Namun merehabilitasi mangrove bukanlah hal mudah, karena ada sejumlah tantangan yang harus dihadapi seperti pertambangan timah dan pertambakan udang yang bisa merusak ekosistem mangrove itu sendiri.
“Pertama misal ada aktivitas tambang timah di Bangka Belitung, nah ini yang harus dilakukan pendekatan ke masyarakat bagaimana mengelola mangrove dengan baik. Meksipun mungkin timah penghasilannya lebih tinggi, tapi dengan pendekatan Dan edukasi ke masyarakat, mereka sudah mulai tertarik terlibat dalam rehabilitasi mangrove, mulai dari menyediakan bibit hingga bahan lain yang diperlukan,” ujar Onseimus Patiung, Ketua Kelompok Kerja Rehabilitasi Mangrove Wilayah Sumatera BRGM.

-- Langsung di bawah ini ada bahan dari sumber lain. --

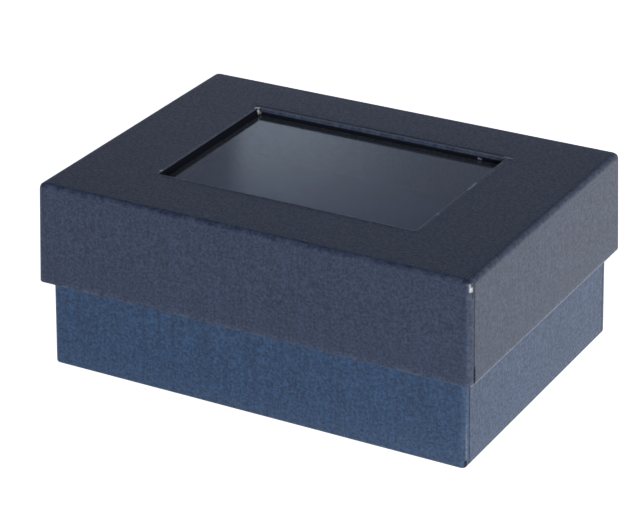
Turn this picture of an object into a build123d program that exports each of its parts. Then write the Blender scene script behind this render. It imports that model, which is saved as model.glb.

Sementara itu, Eko Budi Priyanto dari Yayasan Lahan Basah menjelaskan bahwa perlu adanya edukasi terkait pertambakan ramah lingkungan agar ekosistem mangrove tidak rusak, terutama dalam menerapkan konsep silvofishery atau sistem pertambakan teknologi tradisional yang menggabungkan antara usaha perikanan dengan penanaman mangrove.
“Silvofishery itu harusnya dibuat dari lahan yang tidak ada lalu ditanam mangrove dan budidaya, bukan dari lahan yang sudah ada baru dibuat pertambakan. Tantangan utamanya adalah bagaimana petani tambak merelakan tambaknya ke dalam, sehingga mangrove bisa tumbuh. Melalui konsep sederhana itulah, apabila kegiatan konservasi ini berhasil maka perlu adanya pendamping desa dan kontrak khusus agar bisa terus berkelanjutan,” pungkas Eko.
Oleh karena itu, rehabilitasi mangrove ini perlu upaya bersama secara terpadu, mulai dari BRGM, Kementerian Lingkungan Hidup dan Kehutanan (KLHK), Kementerian Kelautan dan Perikanan (KKP), pemerintah daerah, masyarakat, Lembaga Swadaya Masyarakat (LSM), serta pihak swasta lainnya untuk mempercepat pelaksanaan rehabilitasi mangrove nasional.